We could go on explaining how this also increases vulnerability to disasters, or how tariffs, visa restrictions, transfer controls, and compliance regulations hinder humanitarian operations—but, as Adam Smith himself might have said, it is so evident that insisting further would seem almost ridiculous.
Conclusion
Throughout the twentieth century, the GATT and later the WTO promoted several rounds of negotiations that significantly reduced tariffs and other trade barriers. Yet that process stalled more than two decades ago: the Doha Round, launched in 2001, failed, and since then trade multilateralism has been paralyzed. Instead of moving toward a world without barriers, we now see a proliferation of bilateral and regional agreements of limited scope, while many countries continue to maintain subsidies, quotas, regulatory requirements, and all sorts of obstacles.
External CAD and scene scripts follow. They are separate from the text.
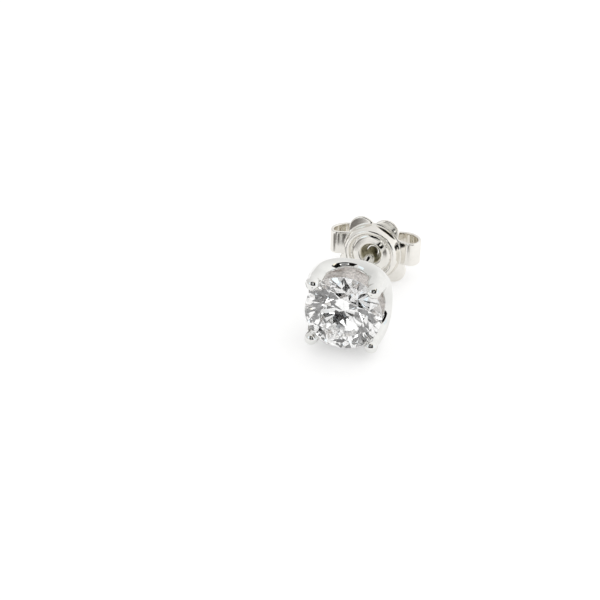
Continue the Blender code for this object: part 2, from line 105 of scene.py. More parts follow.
def settle(piece, matrix, smooth_angle):
    """Move a finished piece from the bench to its place, and shade its edges up to an angle."""
    take(piece)
    piece.matrix_world = matrix @ piece.matrix_world
    bpy.ops.object.transform_apply(location=True, rotation=True, scale=True)
    bpy.ops.object.shade_smooth_by_angle(angle=smooth_angle)
    triangles = sum(len(face.vertices) - 2 for face in piece.data.polygons)
    print(piece.name, "has", triangles, "triangles")
    print("its box in mm is", [round(side / MILLIMETRE, 2) for side in piece.dimensions])


print("one bench unit back along the post is", list(ON_STUD.to_3x3() @ Vector((0, 1, 0))))

# %% [markdown]
# ## The stone
# A round brilliant is cut from a round blank, one flat facet after another, by holding it against a
# turning lap. Bisect is the same move: it cuts a mesh along a plane and closes the cut. Each family of
# facets has one slope and goes round the stone eight times. Facets must stay flat, so only the fine
# steps of the round girdle are shaded smooth.

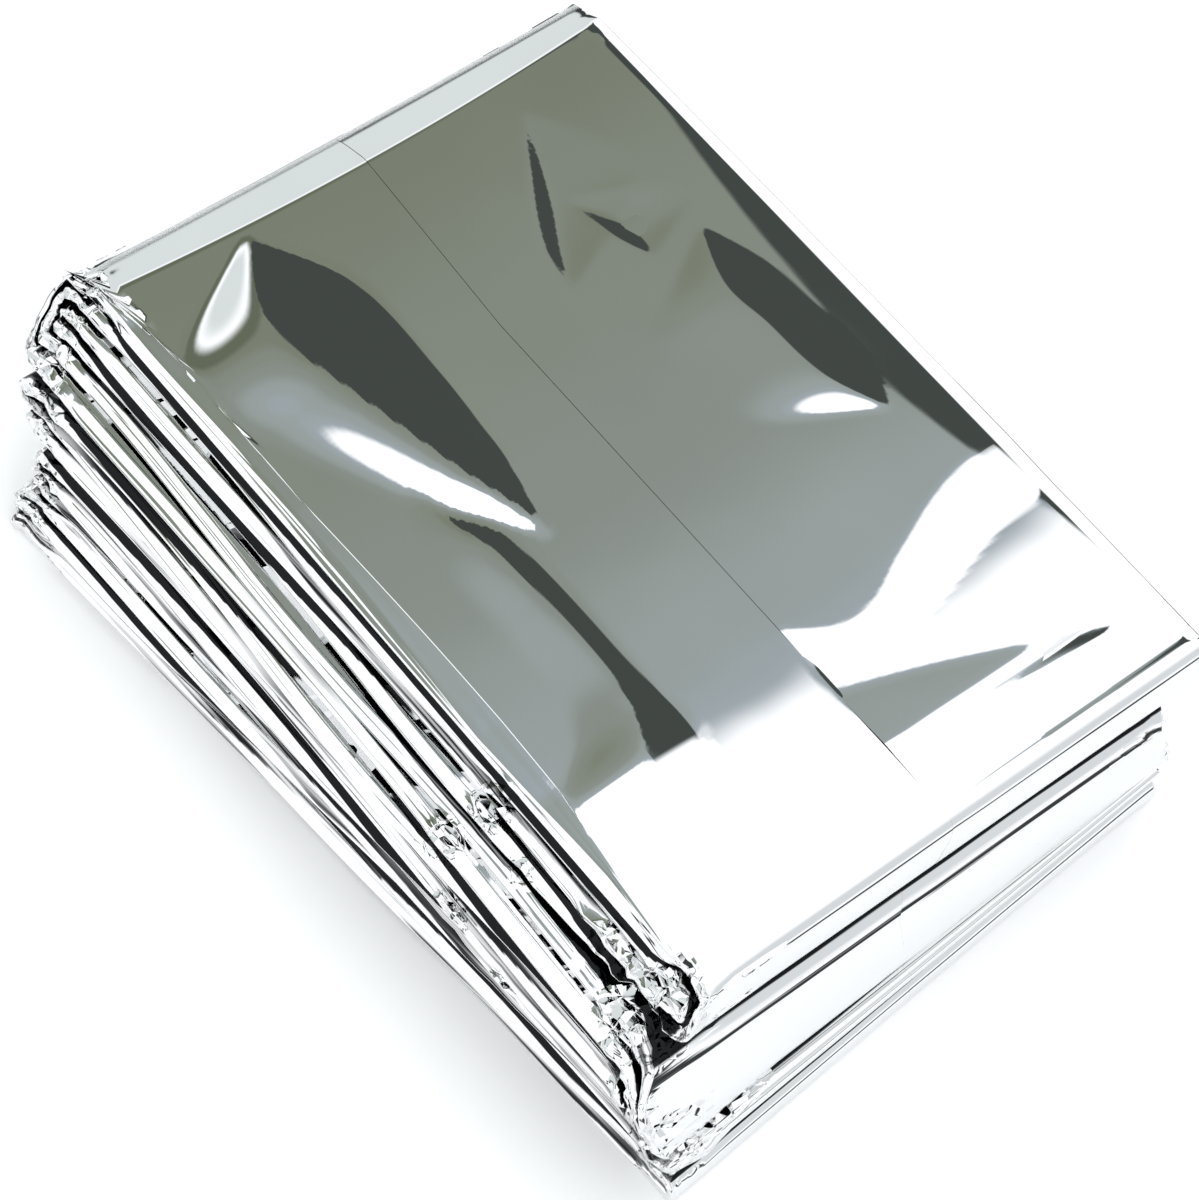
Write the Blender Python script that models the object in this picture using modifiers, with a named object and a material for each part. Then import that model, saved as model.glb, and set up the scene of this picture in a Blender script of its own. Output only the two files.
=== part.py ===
"""Emergency foil blanket, folded: one metallised film sheet, halved four times across its
width into a strip, and the strip laid back and forth into a flat pack of sixteen passes.

The solid is one back-and-forth section of the strip. +X runs along the pack to its front
end, +Y across it, +Z up; the pack rests on z = 0 and the origin is the middle of its foot.
Until it is slumped, the pack stands straight, with its middle over x = 0, y = 0.
"""

import math

import bpy
from mathutils import Matrix, Vector

MM = 0.001

# The cut sheet, and what four halvings each way make of it.
SHEET_WIDTH = 1.40
SHEET_LENGTH = 2.10
HALVINGS = 4
PASSES = 2**HALVINGS
PACK_WIDTH = SHEET_WIDTH / PASSES
PACK_LENGTH = SHEET_LENGTH / PASSES

# A pass is a bundle of film plies with air between them.
BUNDLE = 1.3 * MM
NEST = 1.7 * MM  # centre to centre of bundles that turn round each other

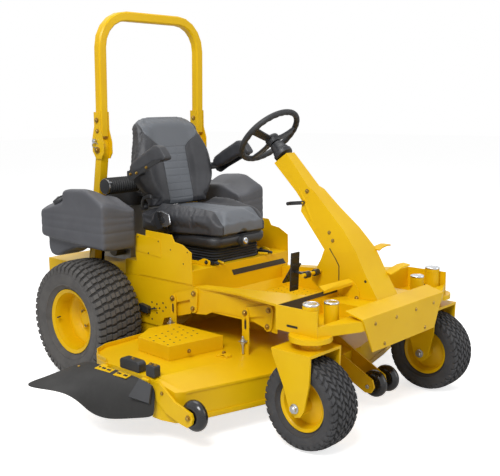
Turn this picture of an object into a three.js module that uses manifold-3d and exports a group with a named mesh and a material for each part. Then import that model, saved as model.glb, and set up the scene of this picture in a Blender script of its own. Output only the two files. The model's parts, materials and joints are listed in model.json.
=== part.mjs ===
// Zero turn mower with a steering wheel, built as an assembly of separate pieces.
// Millimetres, +Z up, the machine faces -Y and its own right side is -X.
// Y = 0 is the rear axle and Z = 0 the ground while the pieces are laid out; the
// finished group is then moved so that its box stands centred on the origin.
import * as THREE from 'three';
import { mergeVertices } from 'three/addons/utils/BufferGeometryUtils.js';
import Module from 'manifold-3d';

const wasm = await Module();
wasm.setup();

// Running and seating clearances
const seatGap = 0.3;
const runGap = 0.5;
const sideGap = 1;
const overrun = 20;
const half = 0.5;
const twice = 2;

// Wheels
const tyreRadius = 311;
const tyreWidth = 263;
const rearFlangeRadius = 168;
const rearBarrelRadius = 152;
const wheelBase = 1433;
const casterTyreRadius = 193;
const casterTyreWidth = 168;
const casterFlangeRadius = 112;
const casterBarrelRadius = 101;
const rearSides = 24;
const casterSides = 18;

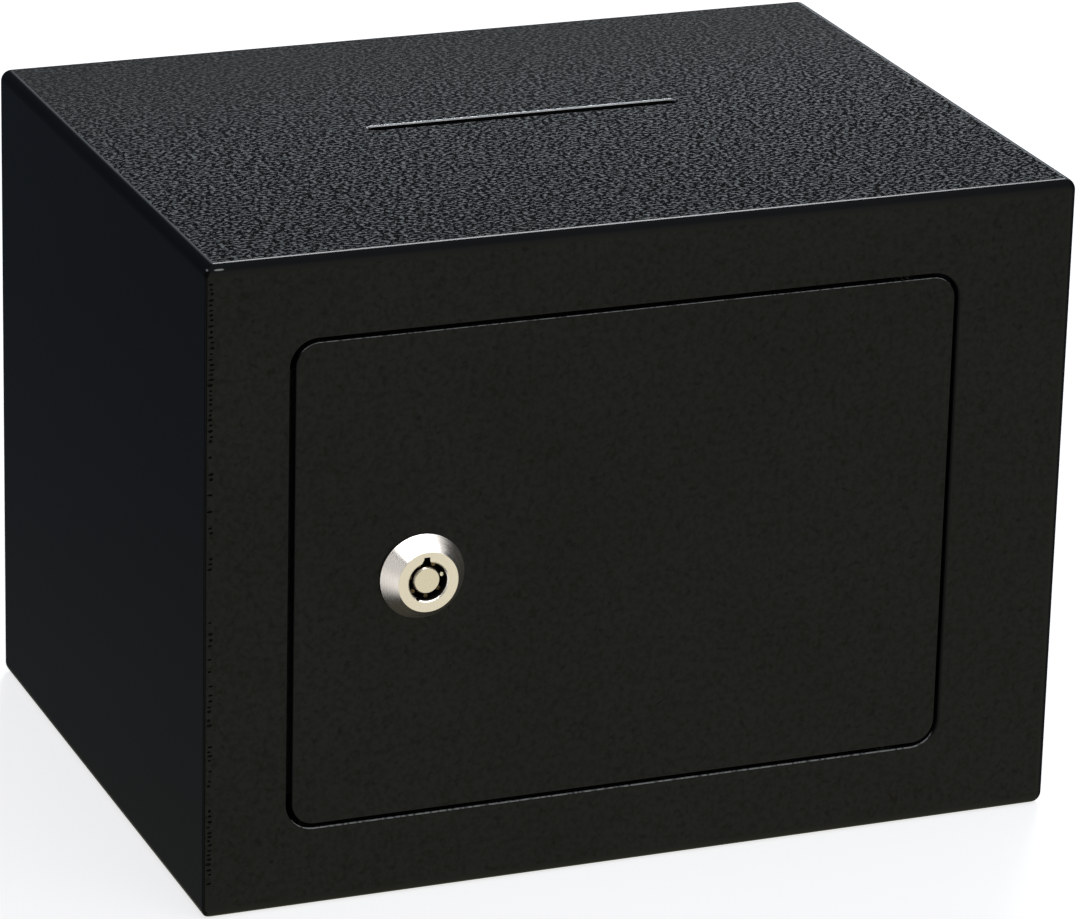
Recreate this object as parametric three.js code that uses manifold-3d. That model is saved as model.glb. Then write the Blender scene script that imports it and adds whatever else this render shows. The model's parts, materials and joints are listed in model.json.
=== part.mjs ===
// Small steel cash safe with a coin slot in its top and a tubular-key lock.
//
// Units are millimetres. +X is the safe's width, +Y runs from the door to the back, and +Z is up.
// The origin is the middle of the underside. Depths named "deep" count back from the front face.

import * as THREE from "three";
import { mergeVertices } from "three/addons/utils/BufferGeometryUtils.js";
import Module from "manifold-3d";

const wasm = await Module();
wasm.setup();

// ---------------------------------------------------------------- driving dimensions

const FIT = 0.3; // free space left between pieces that touch

const BODY = { width: 230, depth: 172, height: 170, sheet: 1.2, bendR: 3, weldR: 1.3 };
const FRONT_Y = -BODY.depth / 2;
const BACK_Y = BODY.depth / 2;

const DOOR = { width: 174, height: 125.8, thick: 3, cornerR: 6, x: -5, z: 85.25 };
const DOOR_GAP = { side: 1.9, end: 1.35, corner: 1.6 };
const DOOR_RIGHT = DOOR.x + DOOR.width / 2;
const APERTURE = {
  width: DOOR.width + 2 * DOOR_GAP.side,
  height: DOOR.height + 2 * DOOR_GAP.end,
  cornerR: DOOR.cornerR + DOOR_GAP.corner,
  flangeDepth: DOOR.thick,
};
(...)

The global norm remains protectionism, not openness.
In fact, the only genuine free trade area in existence today is the European Union, which eliminated internal tariffs and created a single market where goods, services, capital, and people move with minimal barriers. Other blocs—such as the SACU in Africa or MERCOSUR in South America—have sought to follow that path, but none have reached the EU’s level of integration. Outside regional agreements, the closest examples of unilateral free trade are Hong Kong, Singapore, and Macau, which apply near-zero tariffs on imports solely for fiscal purposes. Consequently, free trade remains the exception.
Tariffs do not strengthen a nation—they weaken it. In a tariff war, each country believes it is punishing the other, but in truth it wounds itself. The best response to foreign tariffs is not to raise one’s own, but to remove them.
The effects of protectionism are universal: it impoverishes, stagnates, and breeds dependency. Explaining this clearly is crucial because, while it may sound appealing, its consequences are destructive. For those who seek development and human dignity, tariffs are not a solution—they are an obstacle.
As Hazlitt himself observed, what other outcome could we expect from artificially making things more expensive in order to benefit some at the expense of others?